> **Task requirements**:
Everything from the first line down to the line containing "rim is wall." should be reproduced exactly; please include nothing else.

==*==

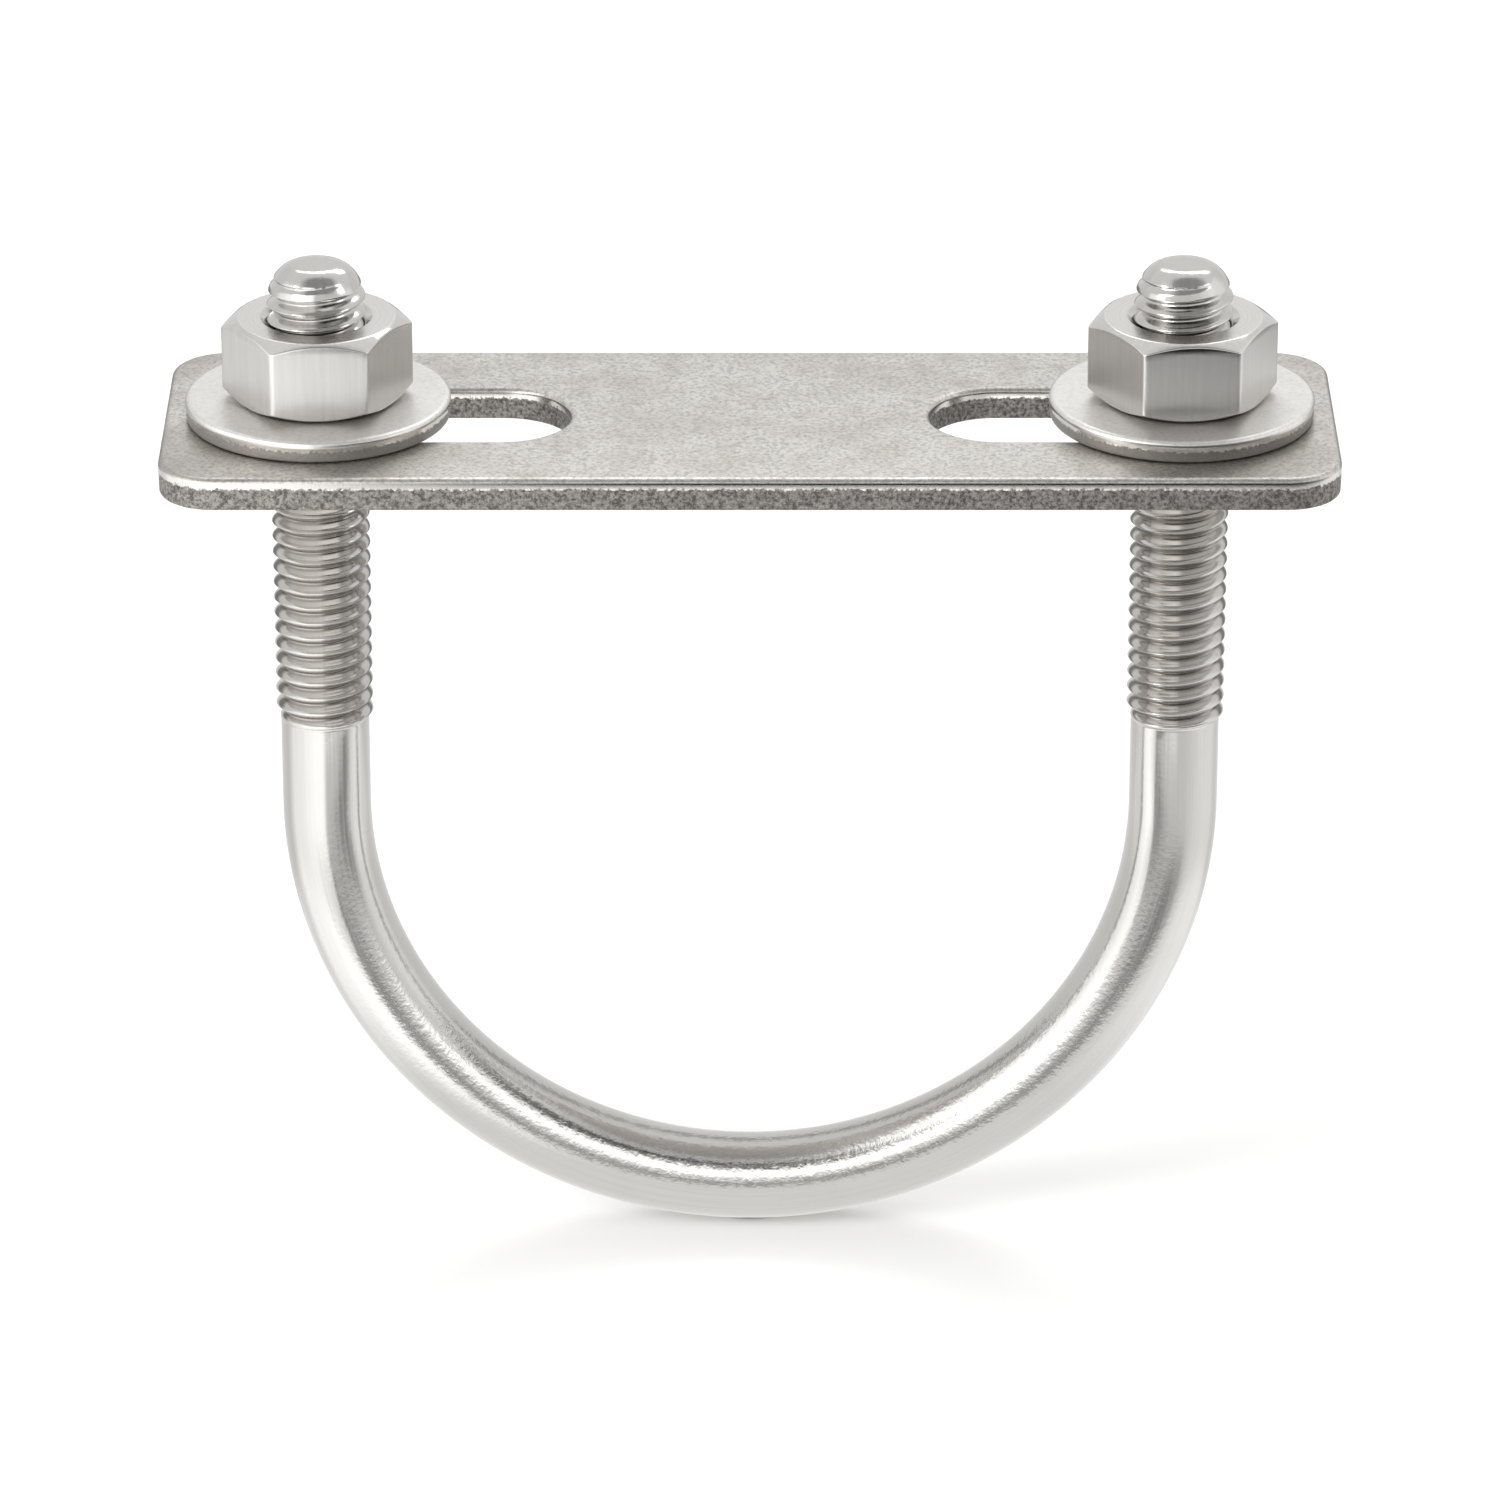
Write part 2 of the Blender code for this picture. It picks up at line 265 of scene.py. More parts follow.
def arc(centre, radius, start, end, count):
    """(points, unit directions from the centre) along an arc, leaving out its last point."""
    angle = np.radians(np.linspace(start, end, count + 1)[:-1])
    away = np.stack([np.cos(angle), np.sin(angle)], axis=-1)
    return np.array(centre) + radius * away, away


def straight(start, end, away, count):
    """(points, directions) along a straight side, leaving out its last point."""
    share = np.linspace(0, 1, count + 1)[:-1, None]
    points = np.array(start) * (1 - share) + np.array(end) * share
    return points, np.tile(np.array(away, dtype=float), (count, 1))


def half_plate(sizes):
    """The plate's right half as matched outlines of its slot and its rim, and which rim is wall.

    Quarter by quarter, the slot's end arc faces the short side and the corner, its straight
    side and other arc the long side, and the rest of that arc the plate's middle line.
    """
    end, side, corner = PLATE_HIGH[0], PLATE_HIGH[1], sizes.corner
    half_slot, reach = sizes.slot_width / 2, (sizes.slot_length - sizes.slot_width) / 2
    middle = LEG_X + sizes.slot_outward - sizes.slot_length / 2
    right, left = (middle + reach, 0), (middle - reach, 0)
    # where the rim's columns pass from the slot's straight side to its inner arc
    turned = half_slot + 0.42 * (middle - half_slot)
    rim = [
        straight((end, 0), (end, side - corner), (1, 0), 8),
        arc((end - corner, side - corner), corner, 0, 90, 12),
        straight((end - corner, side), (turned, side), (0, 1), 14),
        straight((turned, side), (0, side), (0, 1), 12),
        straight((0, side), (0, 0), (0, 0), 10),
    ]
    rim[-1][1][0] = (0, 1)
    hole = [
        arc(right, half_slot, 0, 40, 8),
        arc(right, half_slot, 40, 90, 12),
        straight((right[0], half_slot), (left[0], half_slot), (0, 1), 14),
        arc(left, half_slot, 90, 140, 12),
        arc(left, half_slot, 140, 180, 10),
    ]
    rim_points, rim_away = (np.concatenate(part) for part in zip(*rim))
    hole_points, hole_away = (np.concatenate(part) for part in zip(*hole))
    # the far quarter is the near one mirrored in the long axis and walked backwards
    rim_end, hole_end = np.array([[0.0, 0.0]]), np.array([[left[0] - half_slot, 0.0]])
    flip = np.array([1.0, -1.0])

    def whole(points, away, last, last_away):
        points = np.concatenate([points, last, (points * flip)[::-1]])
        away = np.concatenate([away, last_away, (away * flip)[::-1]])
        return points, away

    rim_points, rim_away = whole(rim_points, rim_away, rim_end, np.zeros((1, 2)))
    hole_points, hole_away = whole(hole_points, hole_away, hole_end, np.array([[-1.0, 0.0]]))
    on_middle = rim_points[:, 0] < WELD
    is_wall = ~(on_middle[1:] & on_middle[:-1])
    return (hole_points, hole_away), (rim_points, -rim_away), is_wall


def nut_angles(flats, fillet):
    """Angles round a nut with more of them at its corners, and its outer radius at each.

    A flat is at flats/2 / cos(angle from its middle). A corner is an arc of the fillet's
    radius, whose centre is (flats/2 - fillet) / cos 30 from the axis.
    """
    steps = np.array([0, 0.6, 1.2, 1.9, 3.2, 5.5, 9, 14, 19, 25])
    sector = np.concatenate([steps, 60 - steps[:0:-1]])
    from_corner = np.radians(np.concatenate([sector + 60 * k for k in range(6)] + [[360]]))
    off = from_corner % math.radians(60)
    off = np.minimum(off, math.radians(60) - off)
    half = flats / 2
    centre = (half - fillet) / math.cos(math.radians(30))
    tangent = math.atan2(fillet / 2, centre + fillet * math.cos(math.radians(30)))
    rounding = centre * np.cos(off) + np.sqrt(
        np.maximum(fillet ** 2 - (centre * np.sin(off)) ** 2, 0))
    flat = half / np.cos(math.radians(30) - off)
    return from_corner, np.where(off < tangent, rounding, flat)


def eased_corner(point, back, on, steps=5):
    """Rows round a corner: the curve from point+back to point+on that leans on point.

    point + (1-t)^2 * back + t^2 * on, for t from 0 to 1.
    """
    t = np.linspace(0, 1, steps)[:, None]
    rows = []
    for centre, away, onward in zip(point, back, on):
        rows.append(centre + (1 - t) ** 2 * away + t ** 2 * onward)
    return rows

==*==

> **Expected output**:
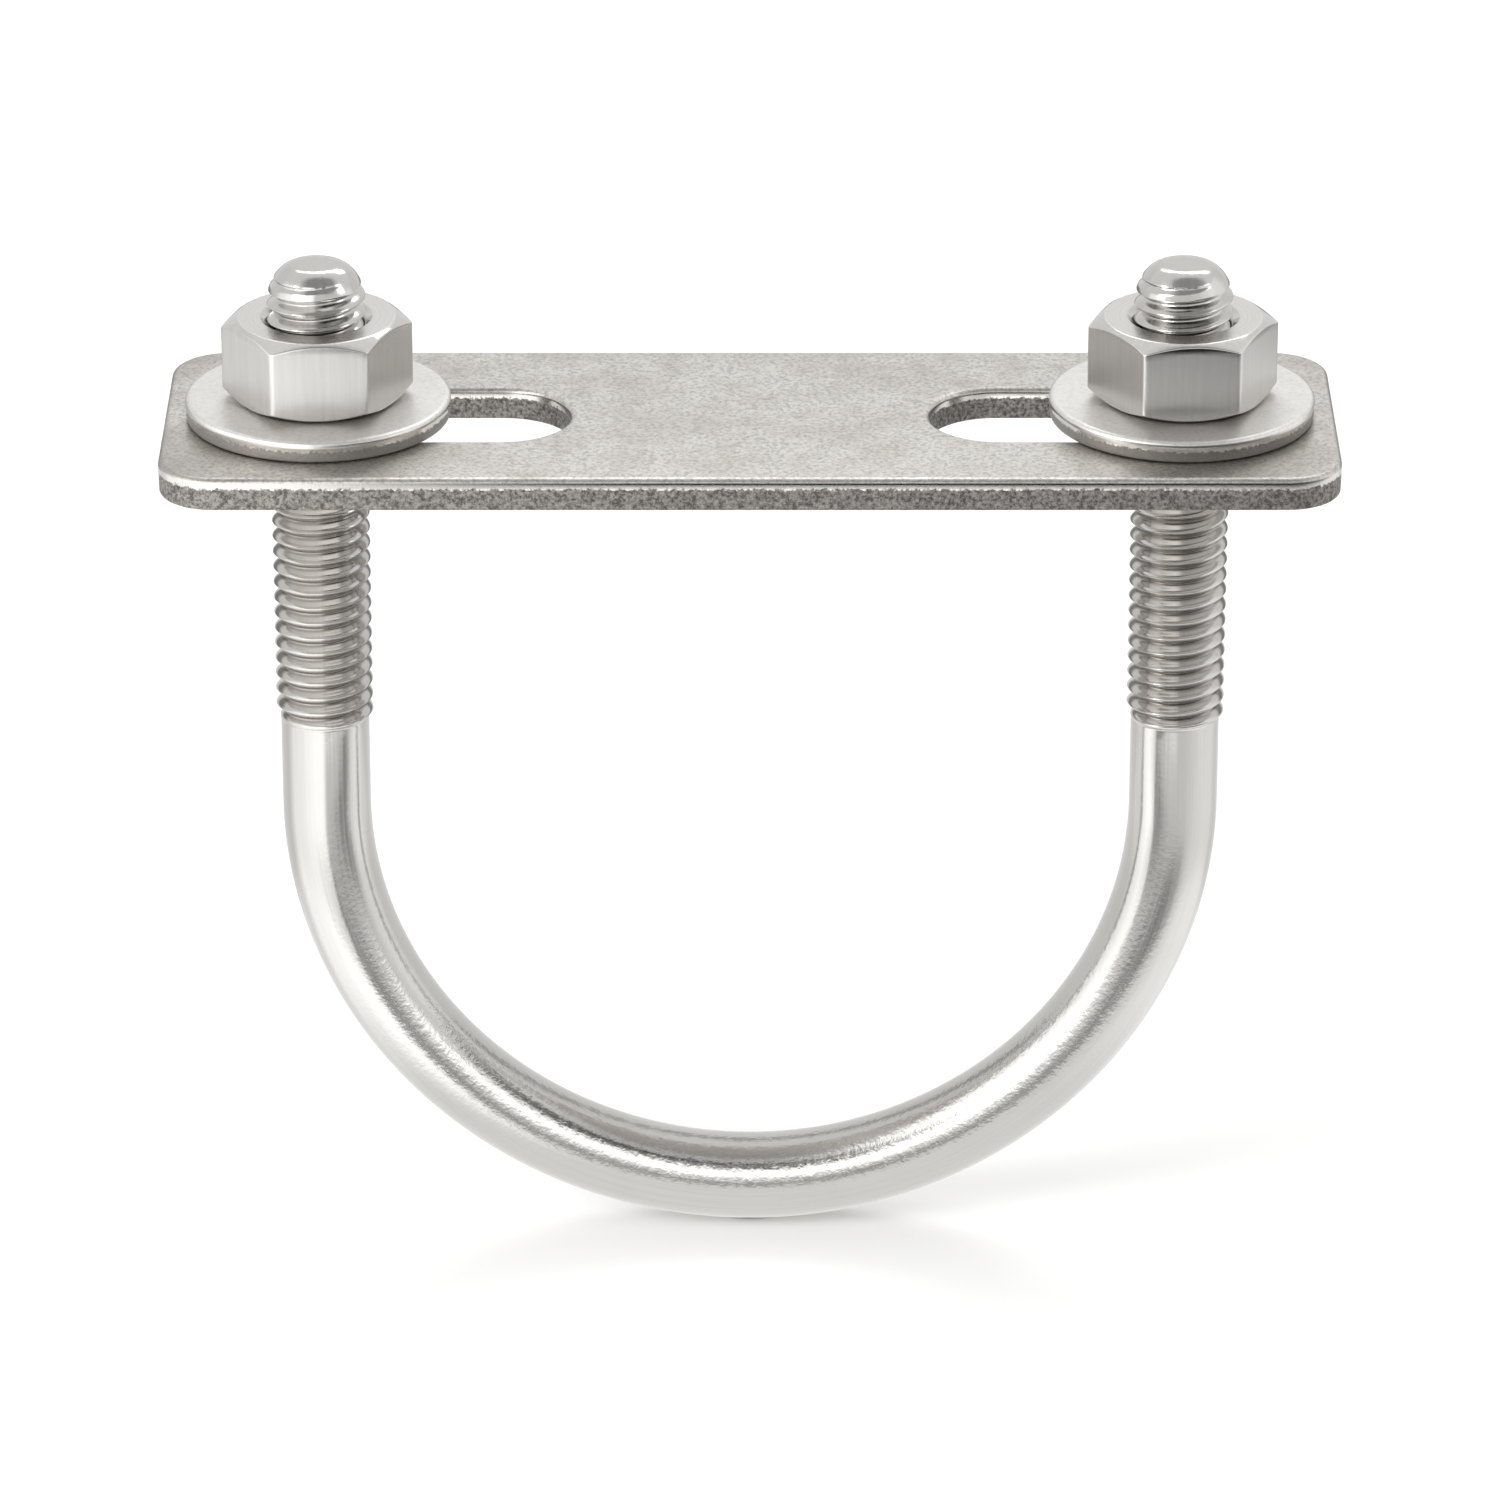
Write part 2 of the Blender code for this picture. It picks up at line 265 of scene.py. More parts follow.
def arc(centre, radius, start, end, count):
    """(points, unit directions from the centre) along an arc, leaving out its last point."""
    angle = np.radians(np.linspace(start, end, count + 1)[:-1])
    away = np.stack([np.cos(angle), np.sin(angle)], axis=-1)
    return np.array(centre) + radius * away, away


def straight(start, end, away, count):
    """(points, directions) along a straight side, leaving out its last point."""
    share = np.linspace(0, 1, count + 1)[:-1, None]
    points = np.array(start) * (1 - share) + np.array(end) * share
    return points, np.tile(np.array(away, dtype=float), (count, 1))


def half_plate(sizes):
    """The plate's right half as matched outlines of its slot and its rim, and which rim is wall.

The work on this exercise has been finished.